EXERCISE BRIEF: Stop after the line that contains "post_side = 76.0"; until then, restate each line of the entries word for word from the very first.

ENTRIES:
────────

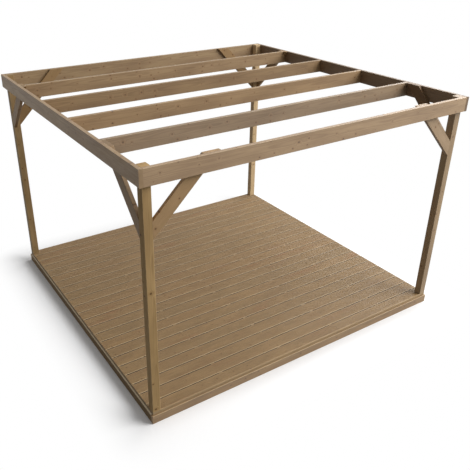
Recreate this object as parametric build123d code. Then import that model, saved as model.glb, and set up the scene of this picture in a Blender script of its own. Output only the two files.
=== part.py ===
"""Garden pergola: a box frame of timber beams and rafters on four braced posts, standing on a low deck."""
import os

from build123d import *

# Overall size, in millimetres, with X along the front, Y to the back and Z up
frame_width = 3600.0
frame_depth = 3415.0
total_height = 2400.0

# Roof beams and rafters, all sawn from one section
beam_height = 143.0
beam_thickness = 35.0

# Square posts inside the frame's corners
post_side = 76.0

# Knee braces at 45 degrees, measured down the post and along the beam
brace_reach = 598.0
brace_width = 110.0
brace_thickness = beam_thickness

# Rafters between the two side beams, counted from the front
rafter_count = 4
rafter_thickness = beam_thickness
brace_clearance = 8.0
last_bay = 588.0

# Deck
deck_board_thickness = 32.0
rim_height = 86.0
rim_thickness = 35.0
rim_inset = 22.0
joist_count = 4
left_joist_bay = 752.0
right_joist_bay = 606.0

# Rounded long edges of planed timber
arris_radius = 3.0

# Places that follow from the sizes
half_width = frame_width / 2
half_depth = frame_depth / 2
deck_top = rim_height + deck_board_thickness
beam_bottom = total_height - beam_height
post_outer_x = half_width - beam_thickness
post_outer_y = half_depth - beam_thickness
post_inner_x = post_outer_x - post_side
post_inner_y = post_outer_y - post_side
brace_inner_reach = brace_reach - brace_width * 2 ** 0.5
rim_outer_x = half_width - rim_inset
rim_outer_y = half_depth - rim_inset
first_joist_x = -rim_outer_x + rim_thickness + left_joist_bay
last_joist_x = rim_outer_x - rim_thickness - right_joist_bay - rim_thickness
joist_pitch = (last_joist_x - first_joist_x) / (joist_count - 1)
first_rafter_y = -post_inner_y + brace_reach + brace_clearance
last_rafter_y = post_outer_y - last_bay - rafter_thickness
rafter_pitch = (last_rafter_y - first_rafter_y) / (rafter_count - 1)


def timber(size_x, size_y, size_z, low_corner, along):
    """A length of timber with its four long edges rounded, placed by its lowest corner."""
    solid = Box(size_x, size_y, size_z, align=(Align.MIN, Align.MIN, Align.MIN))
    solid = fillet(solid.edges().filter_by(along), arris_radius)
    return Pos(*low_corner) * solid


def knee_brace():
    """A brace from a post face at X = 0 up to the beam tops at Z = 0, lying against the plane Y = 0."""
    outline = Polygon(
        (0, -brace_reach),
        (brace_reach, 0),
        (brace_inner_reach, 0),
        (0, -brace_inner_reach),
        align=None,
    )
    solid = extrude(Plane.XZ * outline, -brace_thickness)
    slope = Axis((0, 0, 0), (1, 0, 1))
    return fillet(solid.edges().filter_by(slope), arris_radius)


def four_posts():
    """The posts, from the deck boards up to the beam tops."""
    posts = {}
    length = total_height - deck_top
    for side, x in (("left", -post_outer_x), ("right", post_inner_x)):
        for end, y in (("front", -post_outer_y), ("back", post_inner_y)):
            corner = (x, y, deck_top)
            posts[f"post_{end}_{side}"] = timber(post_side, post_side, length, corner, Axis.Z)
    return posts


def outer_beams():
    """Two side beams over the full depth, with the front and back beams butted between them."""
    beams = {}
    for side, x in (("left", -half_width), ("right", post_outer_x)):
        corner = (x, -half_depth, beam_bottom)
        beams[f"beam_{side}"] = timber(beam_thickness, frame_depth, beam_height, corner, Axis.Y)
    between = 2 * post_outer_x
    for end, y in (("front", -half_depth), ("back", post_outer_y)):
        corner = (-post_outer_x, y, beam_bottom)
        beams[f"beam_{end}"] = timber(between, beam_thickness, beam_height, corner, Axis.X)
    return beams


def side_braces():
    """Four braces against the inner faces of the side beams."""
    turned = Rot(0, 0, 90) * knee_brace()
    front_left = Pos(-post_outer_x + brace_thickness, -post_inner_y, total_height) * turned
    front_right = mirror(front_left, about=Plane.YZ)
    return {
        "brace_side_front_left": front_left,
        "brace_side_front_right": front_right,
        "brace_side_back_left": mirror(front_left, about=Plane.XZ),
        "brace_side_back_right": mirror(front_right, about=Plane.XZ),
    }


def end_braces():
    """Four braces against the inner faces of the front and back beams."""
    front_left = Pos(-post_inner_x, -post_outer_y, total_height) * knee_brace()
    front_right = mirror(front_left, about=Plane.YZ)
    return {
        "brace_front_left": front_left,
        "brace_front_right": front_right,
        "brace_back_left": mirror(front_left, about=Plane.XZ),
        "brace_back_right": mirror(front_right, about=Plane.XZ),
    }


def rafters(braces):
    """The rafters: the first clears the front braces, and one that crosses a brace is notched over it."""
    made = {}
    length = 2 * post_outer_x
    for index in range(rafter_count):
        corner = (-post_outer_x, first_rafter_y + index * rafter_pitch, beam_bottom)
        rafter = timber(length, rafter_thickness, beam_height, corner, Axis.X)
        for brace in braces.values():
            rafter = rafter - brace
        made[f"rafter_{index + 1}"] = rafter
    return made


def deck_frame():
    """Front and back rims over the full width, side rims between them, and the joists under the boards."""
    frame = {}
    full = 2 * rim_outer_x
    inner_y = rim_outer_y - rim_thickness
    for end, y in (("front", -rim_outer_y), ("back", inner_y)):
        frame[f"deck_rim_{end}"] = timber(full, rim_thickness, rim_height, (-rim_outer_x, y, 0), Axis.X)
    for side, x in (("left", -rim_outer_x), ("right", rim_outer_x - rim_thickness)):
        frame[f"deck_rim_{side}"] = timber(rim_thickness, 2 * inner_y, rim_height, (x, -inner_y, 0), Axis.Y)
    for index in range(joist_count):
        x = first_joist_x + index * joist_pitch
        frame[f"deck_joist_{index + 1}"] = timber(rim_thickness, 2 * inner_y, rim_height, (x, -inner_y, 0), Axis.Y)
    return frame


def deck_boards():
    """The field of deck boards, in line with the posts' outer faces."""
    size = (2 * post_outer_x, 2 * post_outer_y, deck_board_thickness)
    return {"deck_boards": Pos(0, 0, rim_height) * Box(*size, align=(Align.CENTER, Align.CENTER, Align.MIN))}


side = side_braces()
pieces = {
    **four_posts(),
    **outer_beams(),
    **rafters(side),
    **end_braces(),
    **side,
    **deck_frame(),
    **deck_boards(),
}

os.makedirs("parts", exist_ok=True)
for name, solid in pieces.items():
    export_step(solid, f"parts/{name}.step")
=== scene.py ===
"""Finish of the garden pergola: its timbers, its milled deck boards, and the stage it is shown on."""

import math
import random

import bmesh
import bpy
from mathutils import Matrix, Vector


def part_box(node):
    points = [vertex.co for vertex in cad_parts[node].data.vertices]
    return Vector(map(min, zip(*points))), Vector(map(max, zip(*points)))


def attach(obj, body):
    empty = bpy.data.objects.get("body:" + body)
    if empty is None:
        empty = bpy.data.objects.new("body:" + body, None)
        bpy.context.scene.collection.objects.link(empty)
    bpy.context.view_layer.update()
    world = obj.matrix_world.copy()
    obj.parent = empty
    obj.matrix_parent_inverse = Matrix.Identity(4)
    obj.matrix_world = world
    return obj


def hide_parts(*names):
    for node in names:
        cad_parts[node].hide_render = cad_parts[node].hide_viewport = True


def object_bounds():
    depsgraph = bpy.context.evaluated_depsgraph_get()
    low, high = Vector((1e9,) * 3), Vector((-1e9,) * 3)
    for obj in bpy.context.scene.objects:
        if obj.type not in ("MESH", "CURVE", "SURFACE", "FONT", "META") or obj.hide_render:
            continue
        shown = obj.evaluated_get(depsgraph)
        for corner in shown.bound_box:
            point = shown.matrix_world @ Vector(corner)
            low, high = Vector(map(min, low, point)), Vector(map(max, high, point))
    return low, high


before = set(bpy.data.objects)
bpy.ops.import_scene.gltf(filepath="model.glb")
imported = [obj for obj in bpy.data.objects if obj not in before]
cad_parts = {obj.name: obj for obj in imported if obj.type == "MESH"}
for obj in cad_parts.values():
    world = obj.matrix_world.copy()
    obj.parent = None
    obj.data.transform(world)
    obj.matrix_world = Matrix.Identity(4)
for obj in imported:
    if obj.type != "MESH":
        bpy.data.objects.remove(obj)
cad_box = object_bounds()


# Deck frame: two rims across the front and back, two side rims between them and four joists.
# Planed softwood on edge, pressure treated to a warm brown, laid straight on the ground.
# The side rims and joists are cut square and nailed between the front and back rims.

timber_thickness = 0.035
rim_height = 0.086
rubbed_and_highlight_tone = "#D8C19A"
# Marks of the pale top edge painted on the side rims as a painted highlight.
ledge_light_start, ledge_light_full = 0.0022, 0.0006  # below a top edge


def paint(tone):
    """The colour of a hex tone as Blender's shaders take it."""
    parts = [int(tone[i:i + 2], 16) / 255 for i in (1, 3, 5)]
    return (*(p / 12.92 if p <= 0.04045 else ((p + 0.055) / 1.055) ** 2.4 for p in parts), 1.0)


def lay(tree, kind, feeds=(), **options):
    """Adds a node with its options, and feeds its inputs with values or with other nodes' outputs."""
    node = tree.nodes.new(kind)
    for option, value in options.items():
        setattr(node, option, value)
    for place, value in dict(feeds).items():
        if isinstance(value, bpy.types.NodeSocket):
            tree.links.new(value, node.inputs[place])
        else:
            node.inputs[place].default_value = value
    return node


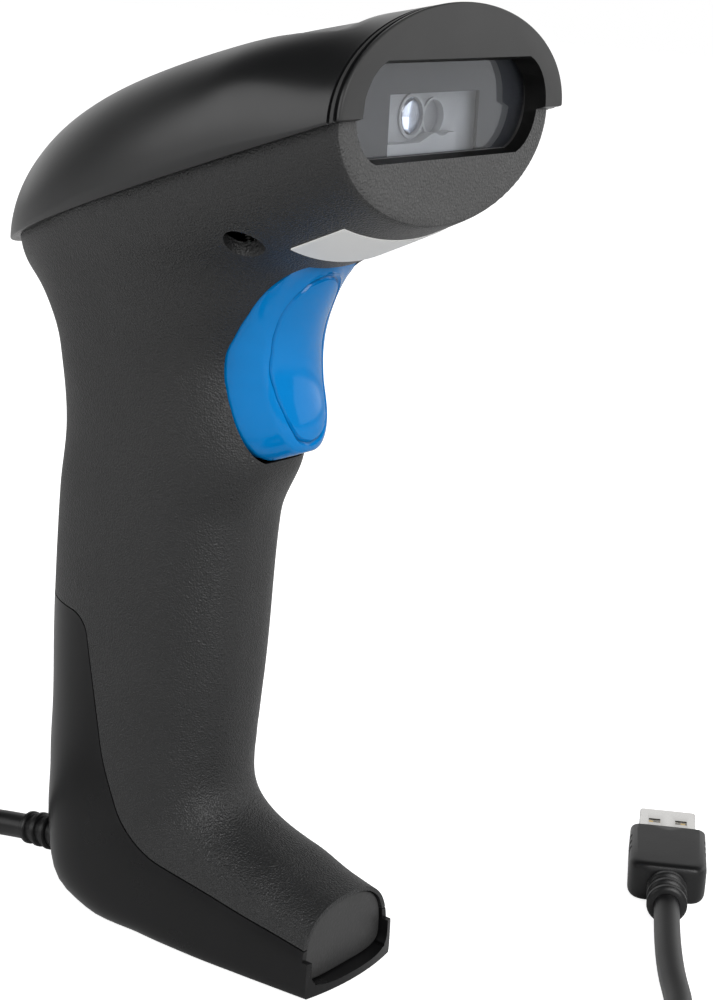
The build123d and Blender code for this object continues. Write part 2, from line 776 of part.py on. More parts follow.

────────

EXPECTED ANSWER:
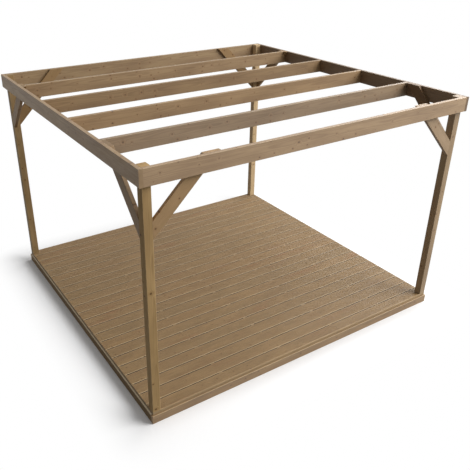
Recreate this object as parametric build123d code. Then import that model, saved as model.glb, and set up the scene of this picture in a Blender script of its own. Output only the two files.
=== part.py ===
"""Garden pergola: a box frame of timber beams and rafters on four braced posts, standing on a low deck."""
import os

from build123d import *

# Overall size, in millimetres, with X along the front, Y to the back and Z up
frame_width = 3600.0
frame_depth = 3415.0
total_height = 2400.0

# Roof beams and rafters, all sawn from one section
beam_height = 143.0
beam_thickness = 35.0

# Square posts inside the frame's corners
post_side = 76.0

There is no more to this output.